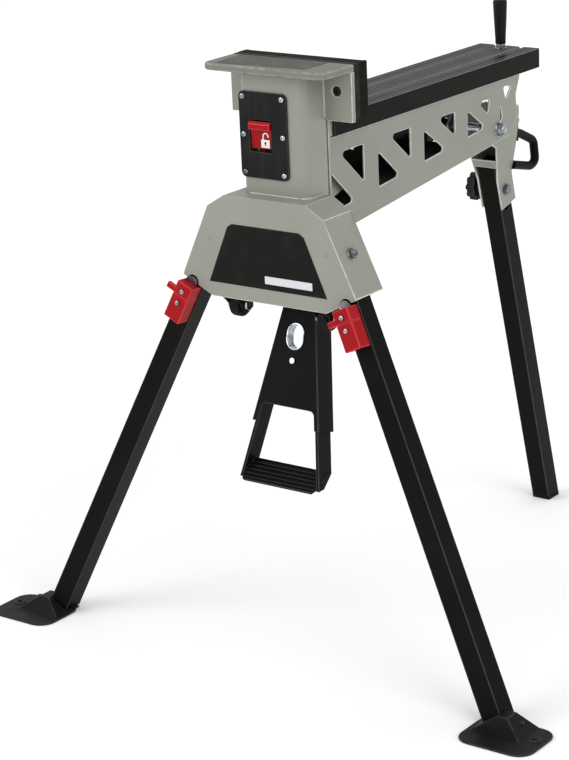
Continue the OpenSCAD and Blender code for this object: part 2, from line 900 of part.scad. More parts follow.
module leg_pivot_bolts() {
    color(steel)
        both_sides()
            side_frame() {
                rod_x(leg_bolt_r, cheek_inner - hinge_nut[1] - 2, hinge_washer[1] + hinge_nut[1] + 2.5, 0, 0);
                rod_x(hinge_washer[0], 0, hinge_washer[1], 0, 0);
                for (x = [hinge_washer[1], cheek_inner - hinge_nut[1]])
                    hex_x(hinge_nut[0], x, x + hinge_nut[1], 0, 0);
            }
}

module beam_end_plate() {
    color(paint)
        difference() {
            block([-column_half_w, column_half_w], [jaw_y, beam_front],
                [beam_top - beam_front_h, wing_bottom]);
            rod_y(release_r + release_gap, jaw_y - cut, beam_front + cut, release_x, release_z);
        }
}

// Height of the beam's lower edge at y
function beam_edge(y) = beam_top - beam_front_h
    + (beam_front_h - beam_rear_h) * (y - beam_front) / (beam_fold_y - beam_front);

// Points given from the rear pivot, in the row's YZ plane
function from_pivot(points) = [for (p = points) [pivot_y + p[0], pivot_z + p[1]]];

module beam_side_plate() {
    outline = concat([[beam_front, beam_top], [beam_front, beam_edge(beam_front)],
        [beam_fold_y, beam_edge(beam_fold_y)]], from_pivot([[30, -15], [56, 10], [52, 44]]),
        [[beam_end_y, beam_top - 4], [beam_end_y, beam_top]]);
    cell_top = beam_top - chord_top;
    difference() {
        prism_x(rounded(outline, [0, 0, 14, 18, 20, 14, 2, 0]), beam_inner, beam_half_w);
        for (i = [0:len(upper_cells) - 1]) {
            far = lattice_front + (i + 1) * lattice_pitch - strut_w;
            lattice_hole([[far - upper_cells[i][0], cell_top], [far, cell_top - upper_cells[i][1]],
                [far, cell_top]], upper_cell_r);
        }
        for (i = [0:len(lower_cells) - 1]) {
            near = lattice_front + i * lattice_pitch;
            tip = near + lower_cells[i][0];
            low = beam_edge(near) + chord_bottom;
            lattice_hole([[near, low], [tip, beam_edge(tip) + chord_bottom], [near, low + lower_cells[i][1]]],
                lower_cell_r);
        }
        lattice_hole(from_pivot(last_cell), 2.5);
        lattice_hole(from_pivot(pivot_slit), 1);
        lattice_hole(from_pivot(rear_triangle), 3);
        rod_x(rear_bolt_r, beam_inner - cut, beam_half_w + cut, pivot_y, pivot_z);
    }
    block([beam_half_w - sheet_t - flange_w, beam_inner + sheet_t / 2], [beam_front, flange_end],
        [beam_top - sheet_t, beam_top]);
}

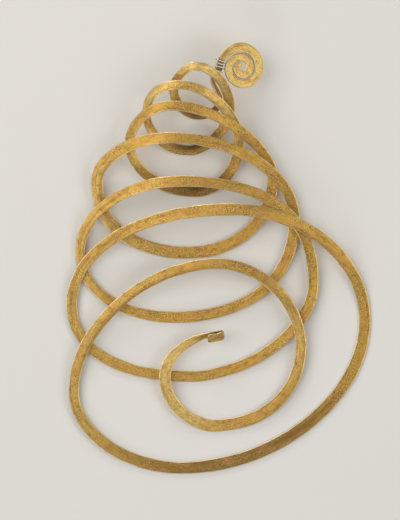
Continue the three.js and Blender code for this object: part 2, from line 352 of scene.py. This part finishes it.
def latticeNoise(x, y, seed):
    # random values on a square lattice, eased in between: -1 to 1
    size = 256
    values = np.random.RandomState(seed).uniform(-1, 1, (size, size))
    i, j = np.floor(x).astype(int), np.floor(y).astype(int)
    u, v = smooth(x - i), smooth(y - j)
    i, j = i % size, j % size
    i2, j2 = (i + 1) % size, (j + 1) % size
    return mix(mix(values[i, j], values[i2, j], u), mix(values[i, j2], values[i2, j2], u), v)


def meshObject(name, points, faces, uv, values):
    # points and quads or end faces into a mesh, with a UV map in metres and named values
    mesh = bpy.data.meshes.new(name)
    mesh.from_pydata(points.tolist(), [], faces)
    corner = np.empty(len(mesh.loops), np.int32)
    mesh.loops.foreach_get("vertex_index", corner)
    layer = mesh.uv_layers.new(name="alongAndAcross")
    layer.data.foreach_set("uv", uv[corner].astype(np.float32).ravel())
    for label, numbers in values.items():
        attribute = mesh.attributes.new(label, "FLOAT", "POINT")
        attribute.data.foreach_set("value", numbers.astype(np.float32).ravel())
    mesh.polygons.foreach_set("use_smooth", np.ones(len(mesh.polygons), bool))
    mesh.update()
    mesh.validate()
    piece = bpy.data.objects.new(name, mesh)
    bpy.context.scene.collection.objects.link(piece)
    return piece


def tubeFaces(rows, columns):
    # quads round a row of closed sections, and one face at each end
    i = np.arange(rows - 1)[:, None] * columns
    j = np.arange(columns)[None, :]
    k = (j + 1) % columns
    quads = np.stack([i + j, i + k, i + k + columns, i + j + columns], axis=-1).reshape(-1, 4)
    first = list(range(columns))[::-1]
    last = list(range((rows - 1) * columns, rows * columns))
    return quads.tolist() + [first, last]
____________
• **WHAT YOU WILL DO**
Give an exact repetition of all the material.

• **COMPLETED EXERCISE**
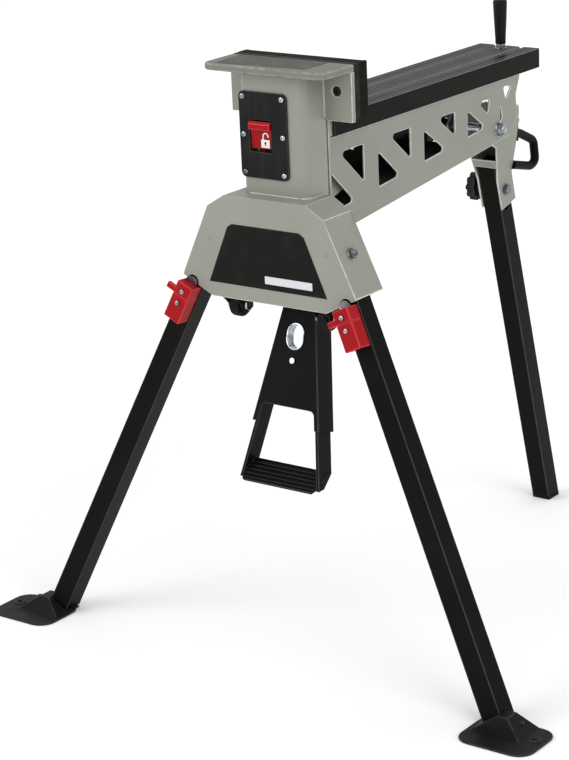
Continue the OpenSCAD and Blender code for this object: part 2, from line 900 of part.scad. More parts follow.
module leg_pivot_bolts() {
    color(steel)
        both_sides()
            side_frame() {
                rod_x(leg_bolt_r, cheek_inner - hinge_nut[1] - 2, hinge_washer[1] + hinge_nut[1] + 2.5, 0, 0);
                rod_x(hinge_washer[0], 0, hinge_washer[1], 0, 0);
                for (x = [hinge_washer[1], cheek_inner - hinge_nut[1]])
                    hex_x(hinge_nut[0], x, x + hinge_nut[1], 0, 0);
            }
}

module beam_end_plate() {
    color(paint)
        difference() {
            block([-column_half_w, column_half_w], [jaw_y, beam_front],
                [beam_top - beam_front_h, wing_bottom]);
            rod_y(release_r + release_gap, jaw_y - cut, beam_front + cut, release_x, release_z);
        }
}

// Height of the beam's lower edge at y
function beam_edge(y) = beam_top - beam_front_h
    + (beam_front_h - beam_rear_h) * (y - beam_front) / (beam_fold_y - beam_front);

// Points given from the rear pivot, in the row's YZ plane
function from_pivot(points) = [for (p = points) [pivot_y + p[0], pivot_z + p[1]]];

module beam_side_plate() {
    outline = concat([[beam_front, beam_top], [beam_front, beam_edge(beam_front)],
        [beam_fold_y, beam_edge(beam_fold_y)]], from_pivot([[30, -15], [56, 10], [52, 44]]),
        [[beam_end_y, beam_top - 4], [beam_end_y, beam_top]]);
    cell_top = beam_top - chord_top;
    difference() {
        prism_x(rounded(outline, [0, 0, 14, 18, 20, 14, 2, 0]), beam_inner, beam_half_w);
        for (i = [0:len(upper_cells) - 1]) {
            far = lattice_front + (i + 1) * lattice_pitch - strut_w;
            lattice_hole([[far - upper_cells[i][0], cell_top], [far, cell_top - upper_cells[i][1]],
                [far, cell_top]], upper_cell_r);
        }
        for (i = [0:len(lower_cells) - 1]) {
            near = lattice_front + i * lattice_pitch;
            tip = near + lower_cells[i][0];
            low = beam_edge(near) + chord_bottom;
            lattice_hole([[near, low], [tip, beam_edge(tip) + chord_bottom], [near, low + lower_cells[i][1]]],
                lower_cell_r);
        }
        lattice_hole(from_pivot(last_cell), 2.5);
        lattice_hole(from_pivot(pivot_slit), 1);
        lattice_hole(from_pivot(rear_triangle), 3);
        rod_x(rear_bolt_r, beam_inner - cut, beam_half_w + cut, pivot_y, pivot_z);
    }
    block([beam_half_w - sheet_t - flange_w, beam_inner + sheet_t / 2], [beam_front, flange_end],
        [beam_top - sheet_t, beam_top]);
}

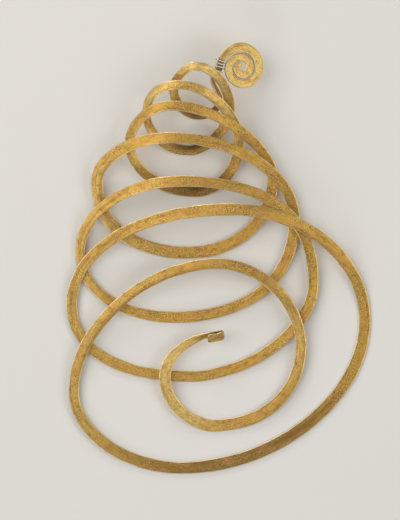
Continue the three.js and Blender code for this object: part 2, from line 352 of scene.py. This part finishes it.
def latticeNoise(x, y, seed):
    # random values on a square lattice, eased in between: -1 to 1
    size = 256
    values = np.random.RandomState(seed).uniform(-1, 1, (size, size))
    i, j = np.floor(x).astype(int), np.floor(y).astype(int)
    u, v = smooth(x - i), smooth(y - j)
    i, j = i % size, j % size
    i2, j2 = (i + 1) % size, (j + 1) % size
    return mix(mix(values[i, j], values[i2, j], u), mix(values[i, j2], values[i2, j2], u), v)


def meshObject(name, points, faces, uv, values):
    # points and quads or end faces into a mesh, with a UV map in metres and named values
    mesh = bpy.data.meshes.new(name)
    mesh.from_pydata(points.tolist(), [], faces)
    corner = np.empty(len(mesh.loops), np.int32)
    mesh.loops.foreach_get("vertex_index", corner)
    layer = mesh.uv_layers.new(name="alongAndAcross")
    layer.data.foreach_set("uv", uv[corner].astype(np.float32).ravel())
    for label, numbers in values.items():
        attribute = mesh.attributes.new(label, "FLOAT", "POINT")
        attribute.data.foreach_set("value", numbers.astype(np.float32).ravel())
    mesh.polygons.foreach_set("use_smooth", np.ones(len(mesh.polygons), bool))
    mesh.update()
    mesh.validate()
    piece = bpy.data.objects.new(name, mesh)
    bpy.context.scene.collection.objects.link(piece)
    return piece


def tubeFaces(rows, columns):
    # quads round a row of closed sections, and one face at each end
    i = np.arange(rows - 1)[:, None] * columns
    j = np.arange(columns)[None, :]
    k = (j + 1) % columns
    quads = np.stack([i + j, i + k, i + k + columns, i + j + columns], axis=-1).reshape(-1, 4)
    first = list(range(columns))[::-1]
    last = list(range((rows - 1) * columns, rows * columns))
    return quads.tolist() + [first, last]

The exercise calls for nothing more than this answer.